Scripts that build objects
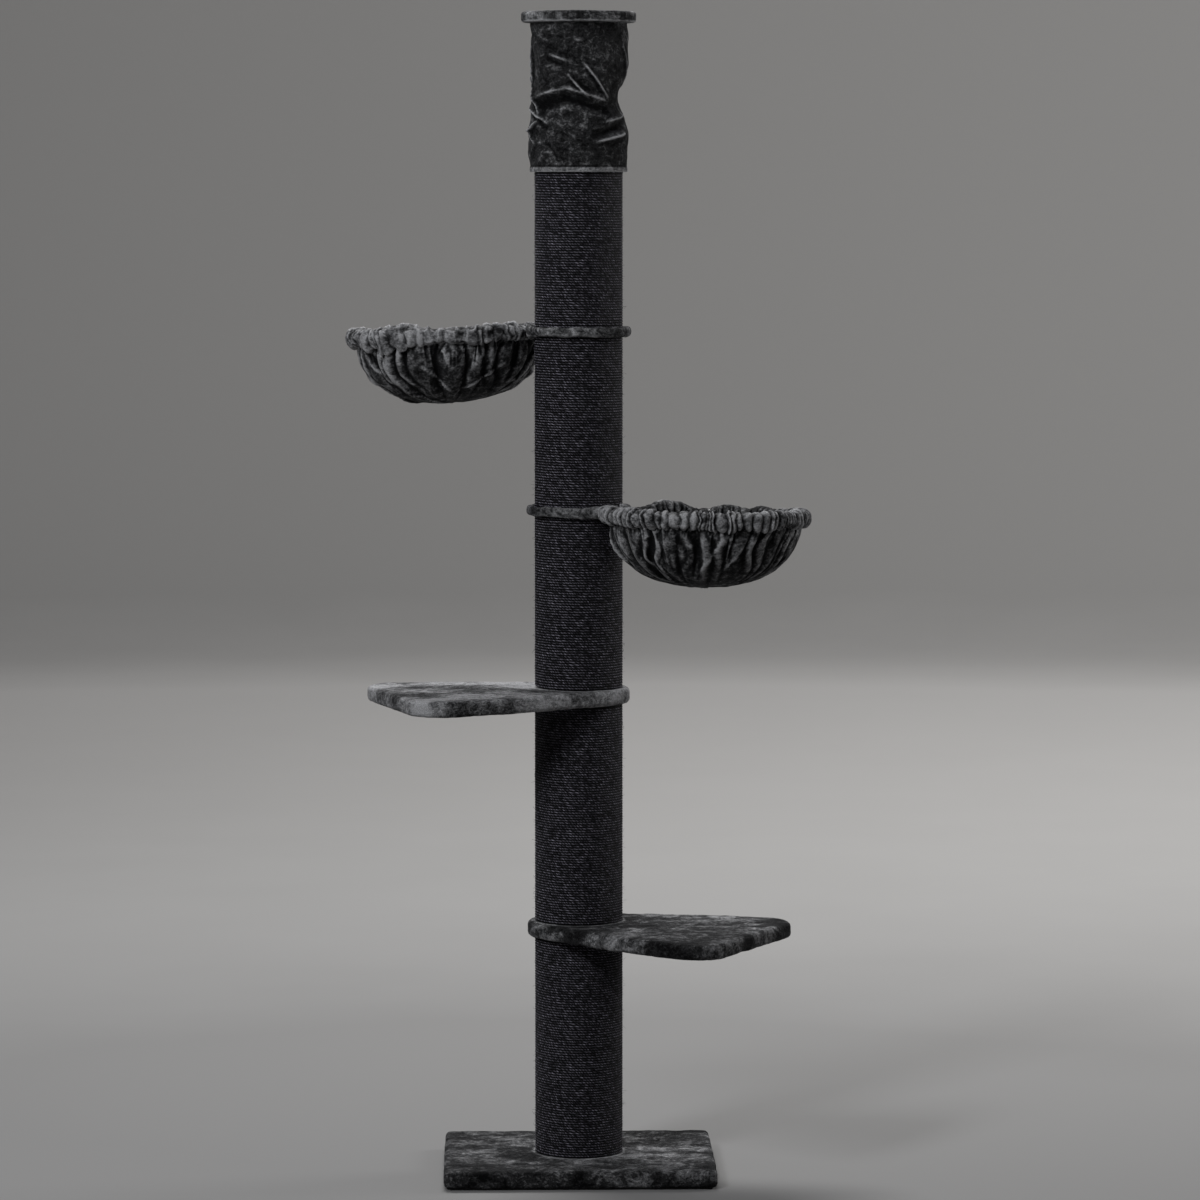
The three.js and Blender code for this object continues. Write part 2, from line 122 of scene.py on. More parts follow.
def make_cove():
    """A pale floor that turns up into a wall all round, so that no horizon shows."""
    sides, reach, turn, height = 128, 12.5, 4.5, 9.0
    profile = [(reach * share, 0.0) for share in (0.02, 0.25, 0.5, 0.75)]
    for step in range(25):
        angle = math.pi / 2 * step / 24
        profile.append((reach + turn * math.sin(angle), turn * (1 - math.cos(angle))))
    profile.append((reach + turn, height))
    angle = steps_round(sides)
    rings = [np.c_[radius * np.cos(angle), radius * np.sin(angle), np.full(sides, level)]
             for radius, level in profile]
    faces = [*grid_faces(len(profile), sides)[:, ::-1], range(sides)]
    data = mesh_of("studio_cove", np.vstack(rings), faces)
    data.shade_smooth()
    data.materials.append(MATERIALS["floor"])
    add_object("studio_cove", data)


# ---- Materials ----

class Nodes:
    """Short calls that add nodes to a tree and link them."""

    def __init__(self, tree):
        self.tree = tree

    def node(self, kind, settings=None, **inputs):
        made = self.tree.nodes.new(kind)
        for key, value in (settings or {}).items():
            setattr(made, key, value)
        for key, value in inputs.items():
            self.put(made.inputs[key.replace("_", " ")], value)
        return made

    def put(self, socket, value):
        if isinstance(value, bpy.types.NodeSocket):
            self.tree.links.new(value, socket)
        else:
            socket.default_value = value

    def math(self, operation, *values):
        made = self.node("ShaderNodeMath", {"operation": operation})
        for socket, value in zip(made.inputs, values):
            self.put(socket, value)
        return made.outputs["Value"]


class Shader(Nodes):
    """A node material under construction."""

    def __init__(self, name):
        self.material = bpy.data.materials.new(name)
        self.material.use_nodes = True
        super().__init__(self.material.node_tree)
        self.surface = self.tree.nodes["Principled BSDF"]

    def place(self, scale=(1, 1, 1), vector=None):
        """A vector, or the place on the object, stretched by a scale."""
        if vector is None:
            vector = self.node("ShaderNodeTexCoord").outputs["Object"]
        return self.node("ShaderNodeMapping", Vector=vector, Scale=scale).outputs["Vector"]

    def attribute(self, name):
        return self.node("ShaderNodeAttribute", {"attribute_name": name}).outputs

    def noise(self, place, scale, detail=2.0, roughness=0.5, distortion=0.0):
        return self.node("ShaderNodeTexNoise", Vector=place, Scale=scale, Detail=detail,
                         Roughness=roughness, Distortion=distortion).outputs["Fac"]

    def ramp(self, value, *stops):
        made = self.node("ShaderNodeValToRGB", Fac=value)
        elements = made.color_ramp.elements
        while len(elements) < len(stops):
            elements.new(0.5)
        for element, (position, color) in zip(elements, stops):
            element.position = position
            element.color = (*color, 1) if hasattr(color, "__len__") else (color, color, color, 1)
        return made.outputs["Color"]

    def mix(self, factor, first, second, blend="MIX"):
        made = self.node("ShaderNodeMix", {"data_type": "RGBA", "blend_type": blend})
        self.put(made.inputs[0], factor)
        self.put(made.inputs[6], first)
        self.put(made.inputs[7], second)
        return made.outputs[2]

    def bump(self, height, distance, strength=1.0, normal=None):
        made = self.node("ShaderNodeBump", Height=height, Distance=distance, Strength=strength)
        if normal is not None:
            self.put(made.inputs["Normal"], normal)
        return made.outputs["Normal"]

    def finish(self, **inputs):
        for key, value in inputs.items():
            self.put(self.surface.inputs[key.replace("_", " ")], value)
        return self.material


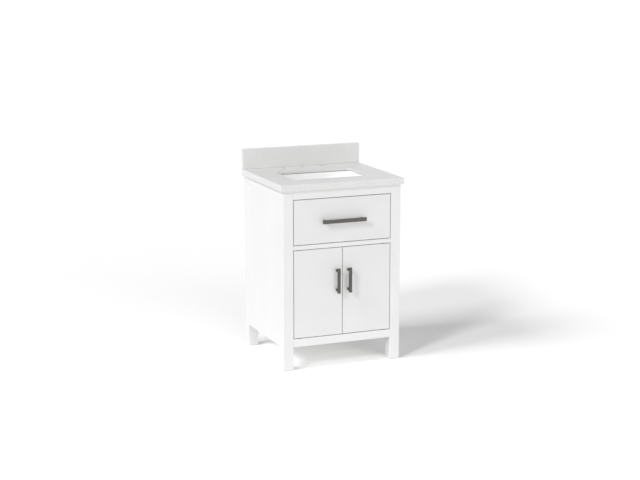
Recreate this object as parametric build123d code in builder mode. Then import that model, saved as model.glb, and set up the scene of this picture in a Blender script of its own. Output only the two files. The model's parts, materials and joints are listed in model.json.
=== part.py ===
"""Free-standing bathroom vanity: a painted leg-and-rail cabinet with one drawer and
two doors, a stone top with its upstand, and a basin fixed under the top.

Frame: millimetres, +Z up, front towards -Y, origin on the floor under the middle.
"""
from build123d import *
import os

os.makedirs("parts", exist_ok=True)

# ---------------------------------------------------------------- driving dimensions
CABINET_WIDTH = 610.0
CABINET_DEPTH = 546.0
CABINET_TOP = 876.0          # underside of the stone top
LEG = 51.0                   # square leg
GLIDE = 3.0                  # nylon glide under each leg
REVEAL = 3.0                 # gap around the drawer front and the doors
FRONT_THICKNESS = 19.0       # doors, drawer front and face rails

TOP_WIDTH = 635.0
TOP_THICKNESS = 32.0         # at its built-up edge
SLAB_THICKNESS = 12.0        # inside that edge
TOP_NOSE = 13.0              # the top stands this far in front of the cabinet
UPSTAND_HEIGHT = 102.0
UPSTAND_THICKNESS = 20.0

PULL_REACH = 34.0            # front of a pull, measured from the face it is fixed to
PULL_BAR_DEPTH = 10.0
PULL_POST = 11.0
DRAWER_PULL = (224.0, 192.0, 18.0)  # overall length, distance between the posts, height across the bar
DOOR_PULL = (122.0, 96.0, 13.0)
PULL_FROM_MIDDLE = 30.0      # door pull, from the line where the doors meet

# Heights of the openings in the front.
BOTTOM_RAIL = (115.0, 155.0)
DIVIDER = (590.5, 611.5)
TOP_RAIL_BOTTOM = 834.0
DRAWER_PULL_Z = 722.5
DOOR_PULL_Z = 429.0

# Basin and tap holes, as depths behind the cabinet's face.
CUTOUT = (394.0, 256.0)
CUTOUT_MIDDLE = 252.0
CUTOUT_CORNER = 18.0
TAP_HOLE_RADIUS = 17.5
TAP_HOLE_SPACING = 101.6
TAP_HOLE_DEPTH = 498.0
DRAIN_RADIUS = 22.5
DRAIN_DEPTH = 275.0
BOWL_FLOOR = 752.0

# Drawer slides: three telescoping members on each side.
SLIDE_LENGTH = 450.0
SLIDE_Z = 665.0
SLIDE_THICKNESS = 12.7
SHEET = 1.2

# Pivot hinge: the pin stands inside the door's corner.
PIN_FROM_EDGE = 9.0
PIN_FROM_FACE = 6.0
PIN_RADIUS = 2.0
PIN_PLAY = 0.06

# ---------------------------------------------------------------- worked-out positions
FACE = -(CABINET_DEPTH - PULL_REACH) / 2      # y of the cabinet's front face
HALF = CABINET_WIDTH / 2
OPENING = HALF - LEG                          # half the clear width between the legs
TOP_Z = CABINET_TOP + TOP_THICKNESS
SLAB_BOTTOM = TOP_Z - SLAB_THICKNESS
BACK_LEG = CABINET_DEPTH - LEG                # depth of a back leg's front
PANEL_THICKNESS = 16.0
PANEL_SET_IN = 2.0
PANEL_INSIDE = HALF - PANEL_SET_IN - PANEL_THICKNESS
RAIL_DEPTH = 19.0
BACK_SKIN = 6.0
BACK_SKIN_DEPTH = CABINET_DEPTH - RAIL_DEPTH - BACK_SKIN
FLOOR_THICKNESS = 15.0
DIVIDER_DEPTH = 45.0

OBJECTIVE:
All of the entries must be quoted exactly; please include each one.

CORRECT RESULT:
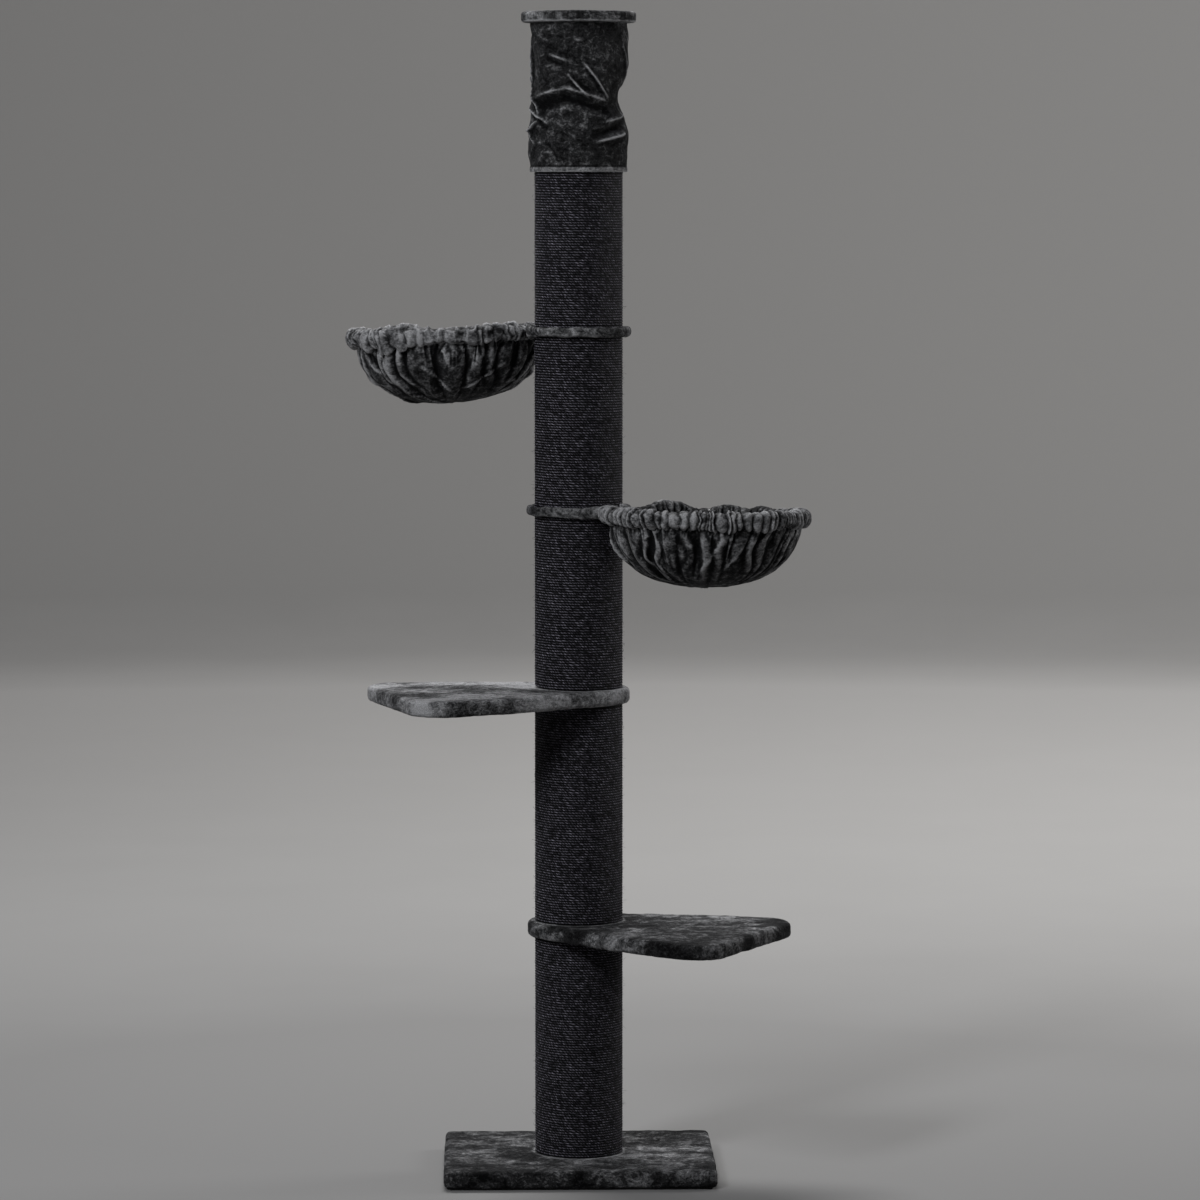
The three.js and Blender code for this object continues. Write part 2, from line 122 of scene.py on. More parts follow.
def make_cove():
    """A pale floor that turns up into a wall all round, so that no horizon shows."""
    sides, reach, turn, height = 128, 12.5, 4.5, 9.0
    profile = [(reach * share, 0.0) for share in (0.02, 0.25, 0.5, 0.75)]
    for step in range(25):
        angle = math.pi / 2 * step / 24
        profile.append((reach + turn * math.sin(angle), turn * (1 - math.cos(angle))))
    profile.append((reach + turn, height))
    angle = steps_round(sides)
    rings = [np.c_[radius * np.cos(angle), radius * np.sin(angle), np.full(sides, level)]
             for radius, level in profile]
    faces = [*grid_faces(len(profile), sides)[:, ::-1], range(sides)]
    data = mesh_of("studio_cove", np.vstack(rings), faces)
    data.shade_smooth()
    data.materials.append(MATERIALS["floor"])
    add_object("studio_cove", data)


# ---- Materials ----

class Nodes:
    """Short calls that add nodes to a tree and link them."""

    def __init__(self, tree):
        self.tree = tree

    def node(self, kind, settings=None, **inputs):
        made = self.tree.nodes.new(kind)
        for key, value in (settings or {}).items():
            setattr(made, key, value)
        for key, value in inputs.items():
            self.put(made.inputs[key.replace("_", " ")], value)
        return made

    def put(self, socket, value):
        if isinstance(value, bpy.types.NodeSocket):
            self.tree.links.new(value, socket)
        else:
            socket.default_value = value

    def math(self, operation, *values):
        made = self.node("ShaderNodeMath", {"operation": operation})
        for socket, value in zip(made.inputs, values):
            self.put(socket, value)
        return made.outputs["Value"]


class Shader(Nodes):
    """A node material under construction."""

    def __init__(self, name):
        self.material = bpy.data.materials.new(name)
        self.material.use_nodes = True
        super().__init__(self.material.node_tree)
        self.surface = self.tree.nodes["Principled BSDF"]

    def place(self, scale=(1, 1, 1), vector=None):
        """A vector, or the place on the object, stretched by a scale."""
        if vector is None:
            vector = self.node("ShaderNodeTexCoord").outputs["Object"]
        return self.node("ShaderNodeMapping", Vector=vector, Scale=scale).outputs["Vector"]

    def attribute(self, name):
        return self.node("ShaderNodeAttribute", {"attribute_name": name}).outputs

    def noise(self, place, scale, detail=2.0, roughness=0.5, distortion=0.0):
        return self.node("ShaderNodeTexNoise", Vector=place, Scale=scale, Detail=detail,
                         Roughness=roughness, Distortion=distortion).outputs["Fac"]

    def ramp(self, value, *stops):
        made = self.node("ShaderNodeValToRGB", Fac=value)
        elements = made.color_ramp.elements
        while len(elements) < len(stops):
            elements.new(0.5)
        for element, (position, color) in zip(elements, stops):
            element.position = position
            element.color = (*color, 1) if hasattr(color, "__len__") else (color, color, color, 1)
        return made.outputs["Color"]

    def mix(self, factor, first, second, blend="MIX"):
        made = self.node("ShaderNodeMix", {"data_type": "RGBA", "blend_type": blend})
        self.put(made.inputs[0], factor)
        self.put(made.inputs[6], first)
        self.put(made.inputs[7], second)
        return made.outputs[2]

    def bump(self, height, distance, strength=1.0, normal=None):
        made = self.node("ShaderNodeBump", Height=height, Distance=distance, Strength=strength)
        if normal is not None:
            self.put(made.inputs["Normal"], normal)
        return made.outputs["Normal"]

    def finish(self, **inputs):
        for key, value in inputs.items():
            self.put(self.surface.inputs[key.replace("_", " ")], value)
        return self.material


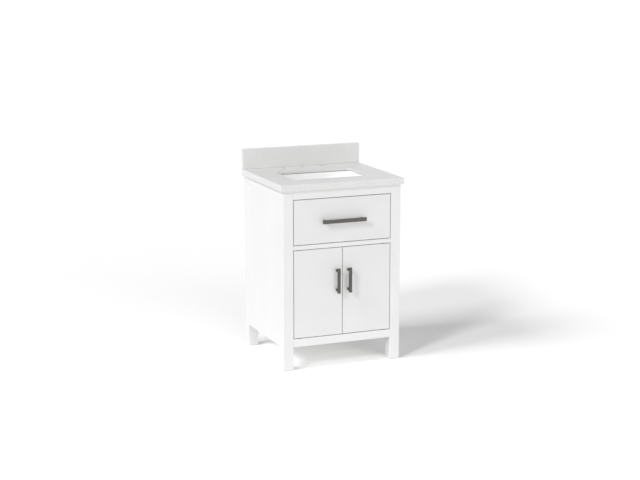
Recreate this object as parametric build123d code in builder mode. Then import that model, saved as model.glb, and set up the scene of this picture in a Blender script of its own. Output only the two files. The model's parts, materials and joints are listed in model.json.
=== part.py ===
"""Free-standing bathroom vanity: a painted leg-and-rail cabinet with one drawer and
two doors, a stone top with its upstand, and a basin fixed under the top.

Frame: millimetres, +Z up, front towards -Y, origin on the floor under the middle.
"""
from build123d import *
import os

os.makedirs("parts", exist_ok=True)

# ---------------------------------------------------------------- driving dimensions
CABINET_WIDTH = 610.0
CABINET_DEPTH = 546.0
CABINET_TOP = 876.0          # underside of the stone top
LEG = 51.0                   # square leg
GLIDE = 3.0                  # nylon glide under each leg
REVEAL = 3.0                 # gap around the drawer front and the doors
FRONT_THICKNESS = 19.0       # doors, drawer front and face rails

TOP_WIDTH = 635.0
TOP_THICKNESS = 32.0         # at its built-up edge
SLAB_THICKNESS = 12.0        # inside that edge
TOP_NOSE = 13.0              # the top stands this far in front of the cabinet
UPSTAND_HEIGHT = 102.0
UPSTAND_THICKNESS = 20.0

PULL_REACH = 34.0            # front of a pull, measured from the face it is fixed to
PULL_BAR_DEPTH = 10.0
PULL_POST = 11.0
DRAWER_PULL = (224.0, 192.0, 18.0)  # overall length, distance between the posts, height across the bar
DOOR_PULL = (122.0, 96.0, 13.0)
PULL_FROM_MIDDLE = 30.0      # door pull, from the line where the doors meet

# Heights of the openings in the front.
BOTTOM_RAIL = (115.0, 155.0)
DIVIDER = (590.5, 611.5)
TOP_RAIL_BOTTOM = 834.0
DRAWER_PULL_Z = 722.5
DOOR_PULL_Z = 429.0

# Basin and tap holes, as depths behind the cabinet's face.
CUTOUT = (394.0, 256.0)
CUTOUT_MIDDLE = 252.0
CUTOUT_CORNER = 18.0
TAP_HOLE_RADIUS = 17.5
TAP_HOLE_SPACING = 101.6
TAP_HOLE_DEPTH = 498.0
DRAIN_RADIUS = 22.5
DRAIN_DEPTH = 275.0
BOWL_FLOOR = 752.0

# Drawer slides: three telescoping members on each side.
SLIDE_LENGTH = 450.0
SLIDE_Z = 665.0
SLIDE_THICKNESS = 12.7
SHEET = 1.2

# Pivot hinge: the pin stands inside the door's corner.
PIN_FROM_EDGE = 9.0
PIN_FROM_FACE = 6.0
PIN_RADIUS = 2.0
PIN_PLAY = 0.06

# ---------------------------------------------------------------- worked-out positions
FACE = -(CABINET_DEPTH - PULL_REACH) / 2      # y of the cabinet's front face
HALF = CABINET_WIDTH / 2
OPENING = HALF - LEG                          # half the clear width between the legs
TOP_Z = CABINET_TOP + TOP_THICKNESS
SLAB_BOTTOM = TOP_Z - SLAB_THICKNESS
BACK_LEG = CABINET_DEPTH - LEG                # depth of a back leg's front
PANEL_THICKNESS = 16.0
PANEL_SET_IN = 2.0
PANEL_INSIDE = HALF - PANEL_SET_IN - PANEL_THICKNESS
RAIL_DEPTH = 19.0
BACK_SKIN = 6.0
BACK_SKIN_DEPTH = CABINET_DEPTH - RAIL_DEPTH - BACK_SKIN
FLOOR_THICKNESS = 15.0
DIVIDER_DEPTH = 45.0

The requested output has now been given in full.